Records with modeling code

(begin)

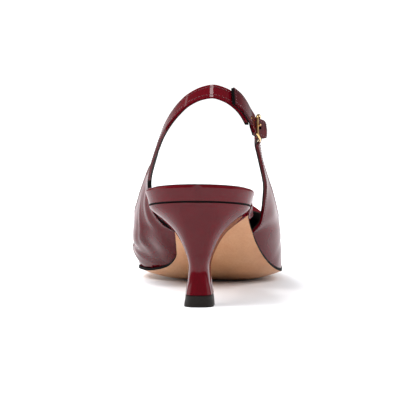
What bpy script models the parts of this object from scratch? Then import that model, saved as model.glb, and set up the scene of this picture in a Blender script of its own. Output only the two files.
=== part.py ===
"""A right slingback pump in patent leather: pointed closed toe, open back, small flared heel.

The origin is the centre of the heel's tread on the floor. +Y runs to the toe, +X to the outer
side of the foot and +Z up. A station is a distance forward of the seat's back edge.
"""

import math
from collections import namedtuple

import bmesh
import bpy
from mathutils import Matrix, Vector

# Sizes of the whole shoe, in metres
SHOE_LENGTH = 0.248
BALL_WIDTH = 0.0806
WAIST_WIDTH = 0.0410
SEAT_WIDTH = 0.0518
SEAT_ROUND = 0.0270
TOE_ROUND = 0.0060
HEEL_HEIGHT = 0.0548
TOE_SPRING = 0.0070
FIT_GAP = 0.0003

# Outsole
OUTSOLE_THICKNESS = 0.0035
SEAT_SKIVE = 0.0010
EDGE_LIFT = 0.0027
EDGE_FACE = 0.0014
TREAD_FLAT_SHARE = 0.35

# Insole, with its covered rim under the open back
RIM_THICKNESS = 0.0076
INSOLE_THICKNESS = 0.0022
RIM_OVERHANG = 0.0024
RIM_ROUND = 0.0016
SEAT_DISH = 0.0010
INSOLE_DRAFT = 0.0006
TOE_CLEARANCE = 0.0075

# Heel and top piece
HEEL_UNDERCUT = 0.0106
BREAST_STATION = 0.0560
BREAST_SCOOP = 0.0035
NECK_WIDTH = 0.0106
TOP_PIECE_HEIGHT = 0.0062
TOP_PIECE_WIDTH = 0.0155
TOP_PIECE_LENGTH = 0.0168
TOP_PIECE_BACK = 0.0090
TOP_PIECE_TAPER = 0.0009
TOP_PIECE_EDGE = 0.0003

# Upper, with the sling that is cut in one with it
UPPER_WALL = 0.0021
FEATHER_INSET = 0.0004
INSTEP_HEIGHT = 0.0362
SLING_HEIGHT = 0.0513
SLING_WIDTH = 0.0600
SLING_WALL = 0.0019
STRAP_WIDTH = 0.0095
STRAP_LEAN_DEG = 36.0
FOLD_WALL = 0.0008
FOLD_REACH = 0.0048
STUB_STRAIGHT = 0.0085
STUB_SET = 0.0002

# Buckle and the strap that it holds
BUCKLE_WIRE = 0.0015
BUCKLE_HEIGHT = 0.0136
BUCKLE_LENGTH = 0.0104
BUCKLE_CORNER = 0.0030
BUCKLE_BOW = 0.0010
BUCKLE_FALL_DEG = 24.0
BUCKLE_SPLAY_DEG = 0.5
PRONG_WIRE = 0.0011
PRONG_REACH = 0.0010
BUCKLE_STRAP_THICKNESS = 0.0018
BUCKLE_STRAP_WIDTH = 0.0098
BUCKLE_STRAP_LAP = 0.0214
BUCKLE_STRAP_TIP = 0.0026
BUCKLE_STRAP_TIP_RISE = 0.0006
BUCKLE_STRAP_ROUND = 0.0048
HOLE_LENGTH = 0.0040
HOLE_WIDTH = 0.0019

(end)
(begin)

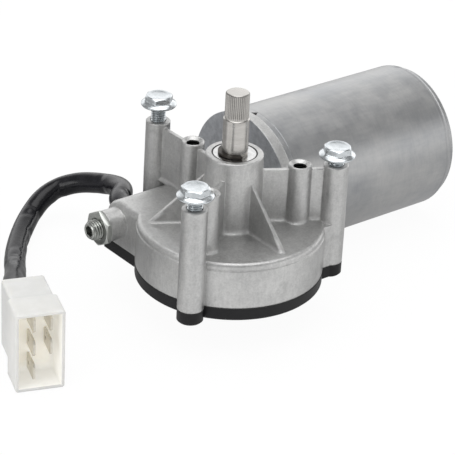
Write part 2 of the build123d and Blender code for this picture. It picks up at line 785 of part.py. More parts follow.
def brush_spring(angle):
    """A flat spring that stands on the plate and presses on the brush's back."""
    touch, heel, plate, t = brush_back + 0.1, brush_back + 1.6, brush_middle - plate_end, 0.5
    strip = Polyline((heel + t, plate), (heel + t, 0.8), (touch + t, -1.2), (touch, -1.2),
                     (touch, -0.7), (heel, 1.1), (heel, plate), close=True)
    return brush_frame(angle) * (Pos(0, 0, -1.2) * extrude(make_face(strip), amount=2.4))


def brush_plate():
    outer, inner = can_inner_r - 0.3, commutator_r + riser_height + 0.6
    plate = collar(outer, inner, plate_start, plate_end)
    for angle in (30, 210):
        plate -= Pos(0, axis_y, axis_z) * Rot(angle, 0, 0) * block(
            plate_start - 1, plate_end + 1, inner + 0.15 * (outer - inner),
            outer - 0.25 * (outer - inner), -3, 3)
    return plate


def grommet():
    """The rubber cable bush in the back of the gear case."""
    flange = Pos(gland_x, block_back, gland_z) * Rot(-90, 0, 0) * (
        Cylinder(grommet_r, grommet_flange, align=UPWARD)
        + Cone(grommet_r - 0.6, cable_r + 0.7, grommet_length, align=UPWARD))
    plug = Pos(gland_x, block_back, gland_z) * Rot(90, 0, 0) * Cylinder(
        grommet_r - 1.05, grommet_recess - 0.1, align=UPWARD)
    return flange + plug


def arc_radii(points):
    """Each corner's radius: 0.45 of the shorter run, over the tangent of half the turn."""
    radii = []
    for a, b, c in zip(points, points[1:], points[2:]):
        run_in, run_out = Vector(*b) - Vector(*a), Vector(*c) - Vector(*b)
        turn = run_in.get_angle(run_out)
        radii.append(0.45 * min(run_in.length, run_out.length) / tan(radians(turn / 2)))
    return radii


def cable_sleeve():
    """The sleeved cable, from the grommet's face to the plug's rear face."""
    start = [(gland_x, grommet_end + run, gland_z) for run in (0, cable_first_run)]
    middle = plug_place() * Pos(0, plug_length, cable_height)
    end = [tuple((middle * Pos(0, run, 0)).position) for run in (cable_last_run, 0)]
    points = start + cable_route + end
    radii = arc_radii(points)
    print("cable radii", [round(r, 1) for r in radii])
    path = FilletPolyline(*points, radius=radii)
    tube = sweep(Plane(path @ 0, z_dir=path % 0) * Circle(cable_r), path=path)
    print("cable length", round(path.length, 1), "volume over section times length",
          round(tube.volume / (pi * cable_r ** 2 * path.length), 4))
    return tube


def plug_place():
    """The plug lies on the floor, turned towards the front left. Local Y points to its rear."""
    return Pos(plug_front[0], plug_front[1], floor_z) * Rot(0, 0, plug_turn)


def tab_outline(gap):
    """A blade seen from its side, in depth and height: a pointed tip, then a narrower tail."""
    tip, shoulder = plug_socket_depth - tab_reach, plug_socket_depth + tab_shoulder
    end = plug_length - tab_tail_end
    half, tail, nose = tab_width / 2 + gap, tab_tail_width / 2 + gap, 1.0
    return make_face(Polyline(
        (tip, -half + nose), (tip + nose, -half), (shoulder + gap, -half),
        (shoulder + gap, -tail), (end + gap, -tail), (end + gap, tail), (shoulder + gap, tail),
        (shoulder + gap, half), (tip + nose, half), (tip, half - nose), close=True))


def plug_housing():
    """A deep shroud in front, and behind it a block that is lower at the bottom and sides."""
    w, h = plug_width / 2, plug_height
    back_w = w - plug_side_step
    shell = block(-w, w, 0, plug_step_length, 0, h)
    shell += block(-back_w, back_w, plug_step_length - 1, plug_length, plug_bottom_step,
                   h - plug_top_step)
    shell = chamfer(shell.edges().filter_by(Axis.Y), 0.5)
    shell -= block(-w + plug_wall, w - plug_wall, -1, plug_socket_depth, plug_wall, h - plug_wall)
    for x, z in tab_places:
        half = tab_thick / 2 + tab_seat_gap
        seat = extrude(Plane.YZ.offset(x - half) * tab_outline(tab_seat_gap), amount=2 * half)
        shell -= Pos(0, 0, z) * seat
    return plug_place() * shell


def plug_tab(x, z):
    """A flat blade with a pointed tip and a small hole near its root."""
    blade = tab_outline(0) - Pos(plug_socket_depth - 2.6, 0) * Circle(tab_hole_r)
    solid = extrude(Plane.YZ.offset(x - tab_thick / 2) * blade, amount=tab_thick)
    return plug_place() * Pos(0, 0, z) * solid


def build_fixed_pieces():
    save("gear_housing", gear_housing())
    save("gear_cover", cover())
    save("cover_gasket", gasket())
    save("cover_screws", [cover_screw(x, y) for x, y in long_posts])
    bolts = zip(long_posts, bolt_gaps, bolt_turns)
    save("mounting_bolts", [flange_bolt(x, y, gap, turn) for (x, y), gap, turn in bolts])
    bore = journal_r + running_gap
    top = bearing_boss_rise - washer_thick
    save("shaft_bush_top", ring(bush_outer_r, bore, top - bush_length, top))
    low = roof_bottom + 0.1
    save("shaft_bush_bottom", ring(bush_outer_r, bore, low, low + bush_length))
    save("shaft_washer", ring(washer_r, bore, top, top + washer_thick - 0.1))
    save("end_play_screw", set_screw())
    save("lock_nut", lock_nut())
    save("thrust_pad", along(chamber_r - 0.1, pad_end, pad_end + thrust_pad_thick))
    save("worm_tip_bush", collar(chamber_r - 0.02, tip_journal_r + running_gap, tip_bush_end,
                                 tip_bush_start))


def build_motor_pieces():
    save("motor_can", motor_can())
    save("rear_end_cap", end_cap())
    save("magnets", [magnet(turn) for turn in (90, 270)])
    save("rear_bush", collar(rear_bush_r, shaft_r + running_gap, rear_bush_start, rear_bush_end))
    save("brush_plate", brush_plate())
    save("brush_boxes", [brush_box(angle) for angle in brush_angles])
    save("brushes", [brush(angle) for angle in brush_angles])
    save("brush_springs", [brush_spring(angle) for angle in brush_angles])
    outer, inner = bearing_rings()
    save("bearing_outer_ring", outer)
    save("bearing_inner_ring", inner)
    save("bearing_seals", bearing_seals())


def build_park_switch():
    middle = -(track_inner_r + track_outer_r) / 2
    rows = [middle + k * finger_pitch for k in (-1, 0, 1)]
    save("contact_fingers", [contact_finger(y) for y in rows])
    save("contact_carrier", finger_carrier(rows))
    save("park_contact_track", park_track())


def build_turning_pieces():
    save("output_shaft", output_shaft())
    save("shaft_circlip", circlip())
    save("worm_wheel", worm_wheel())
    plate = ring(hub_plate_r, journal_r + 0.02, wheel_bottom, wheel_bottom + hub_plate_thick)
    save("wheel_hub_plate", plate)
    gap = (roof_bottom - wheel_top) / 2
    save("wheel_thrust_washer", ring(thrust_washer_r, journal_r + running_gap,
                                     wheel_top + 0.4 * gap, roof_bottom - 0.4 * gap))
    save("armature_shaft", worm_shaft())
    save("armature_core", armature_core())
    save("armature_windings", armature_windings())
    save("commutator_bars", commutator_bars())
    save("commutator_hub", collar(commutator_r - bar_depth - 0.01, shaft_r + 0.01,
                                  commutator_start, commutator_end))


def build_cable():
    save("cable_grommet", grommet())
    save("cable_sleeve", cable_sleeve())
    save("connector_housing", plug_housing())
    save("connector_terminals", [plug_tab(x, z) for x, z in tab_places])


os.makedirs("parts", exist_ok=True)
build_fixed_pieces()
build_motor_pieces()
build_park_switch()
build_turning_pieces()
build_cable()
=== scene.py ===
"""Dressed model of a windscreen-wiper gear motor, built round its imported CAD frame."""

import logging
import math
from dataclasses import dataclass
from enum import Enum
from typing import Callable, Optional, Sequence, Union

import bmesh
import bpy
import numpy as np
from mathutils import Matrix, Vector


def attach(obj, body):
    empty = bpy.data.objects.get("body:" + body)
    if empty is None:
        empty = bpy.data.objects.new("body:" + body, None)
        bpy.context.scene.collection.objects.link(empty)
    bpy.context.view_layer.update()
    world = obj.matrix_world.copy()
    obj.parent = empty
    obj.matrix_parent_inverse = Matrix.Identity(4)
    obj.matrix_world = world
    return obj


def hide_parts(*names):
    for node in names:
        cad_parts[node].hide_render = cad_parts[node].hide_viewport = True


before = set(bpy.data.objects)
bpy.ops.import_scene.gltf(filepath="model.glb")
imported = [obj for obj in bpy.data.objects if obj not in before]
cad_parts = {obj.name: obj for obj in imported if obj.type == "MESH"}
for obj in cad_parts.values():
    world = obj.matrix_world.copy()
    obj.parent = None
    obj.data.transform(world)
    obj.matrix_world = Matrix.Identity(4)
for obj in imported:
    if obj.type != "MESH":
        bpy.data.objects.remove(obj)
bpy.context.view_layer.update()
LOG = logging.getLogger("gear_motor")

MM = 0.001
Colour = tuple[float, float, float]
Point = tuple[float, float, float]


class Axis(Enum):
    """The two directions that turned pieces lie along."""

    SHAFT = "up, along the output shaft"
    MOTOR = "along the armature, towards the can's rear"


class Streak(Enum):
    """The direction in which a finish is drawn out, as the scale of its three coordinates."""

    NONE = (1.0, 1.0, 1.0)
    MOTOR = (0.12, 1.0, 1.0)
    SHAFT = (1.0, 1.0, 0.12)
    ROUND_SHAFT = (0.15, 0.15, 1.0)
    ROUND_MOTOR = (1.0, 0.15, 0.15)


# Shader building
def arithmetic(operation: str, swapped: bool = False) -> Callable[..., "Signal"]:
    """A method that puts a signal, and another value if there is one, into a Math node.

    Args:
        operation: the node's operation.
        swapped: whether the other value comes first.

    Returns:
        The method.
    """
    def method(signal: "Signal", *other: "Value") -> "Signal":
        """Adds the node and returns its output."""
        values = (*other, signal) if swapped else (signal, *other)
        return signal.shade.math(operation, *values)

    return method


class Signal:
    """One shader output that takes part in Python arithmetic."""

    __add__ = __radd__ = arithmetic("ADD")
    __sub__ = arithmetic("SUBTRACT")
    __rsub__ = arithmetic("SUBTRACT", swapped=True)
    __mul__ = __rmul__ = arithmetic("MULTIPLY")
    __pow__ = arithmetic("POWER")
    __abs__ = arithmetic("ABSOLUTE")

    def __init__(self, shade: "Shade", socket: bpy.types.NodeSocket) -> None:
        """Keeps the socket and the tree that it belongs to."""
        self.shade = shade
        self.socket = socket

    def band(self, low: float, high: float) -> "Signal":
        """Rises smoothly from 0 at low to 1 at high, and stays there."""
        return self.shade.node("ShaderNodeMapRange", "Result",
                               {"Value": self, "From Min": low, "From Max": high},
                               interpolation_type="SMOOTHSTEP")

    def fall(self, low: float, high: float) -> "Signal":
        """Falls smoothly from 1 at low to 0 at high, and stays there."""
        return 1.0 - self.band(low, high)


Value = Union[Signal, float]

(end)

> REQUIRED WORK
Will you return exactly the lines above from the one with "z in tab_places])" down to the one with "direction in which", counting both as part of the range?

> WORKED SOLUTION
    save("connector_terminals", [plug_tab(x, z) for x, z in tab_places])


os.makedirs("parts", exist_ok=True)
build_fixed_pieces()
build_motor_pieces()
build_park_switch()
build_turning_pieces()
build_cable()
=== scene.py ===
"""Dressed model of a windscreen-wiper gear motor, built round its imported CAD frame."""

import logging
import math
from dataclasses import dataclass
from enum import Enum
from typing import Callable, Optional, Sequence, Union

import bmesh
import bpy
import numpy as np
from mathutils import Matrix, Vector


def attach(obj, body):
    empty = bpy.data.objects.get("body:" + body)
    if empty is None:
        empty = bpy.data.objects.new("body:" + body, None)
        bpy.context.scene.collection.objects.link(empty)
    bpy.context.view_layer.update()
    world = obj.matrix_world.copy()
    obj.parent = empty
    obj.matrix_parent_inverse = Matrix.Identity(4)
    obj.matrix_world = world
    return obj


def hide_parts(*names):
    for node in names:
        cad_parts[node].hide_render = cad_parts[node].hide_viewport = True


before = set(bpy.data.objects)
bpy.ops.import_scene.gltf(filepath="model.glb")
imported = [obj for obj in bpy.data.objects if obj not in before]
cad_parts = {obj.name: obj for obj in imported if obj.type == "MESH"}
for obj in cad_parts.values():
    world = obj.matrix_world.copy()
    obj.parent = None
    obj.data.transform(world)
    obj.matrix_world = Matrix.Identity(4)
for obj in imported:
    if obj.type != "MESH":
        bpy.data.objects.remove(obj)
bpy.context.view_layer.update()
LOG = logging.getLogger("gear_motor")

MM = 0.001
Colour = tuple[float, float, float]
Point = tuple[float, float, float]


class Axis(Enum):
    """The two directions that turned pieces lie along."""

    SHAFT = "up, along the output shaft"
    MOTOR = "along the armature, towards the can's rear"


class Streak(Enum):
    """The direction in which a finish is drawn out, as the scale of its three coordinates."""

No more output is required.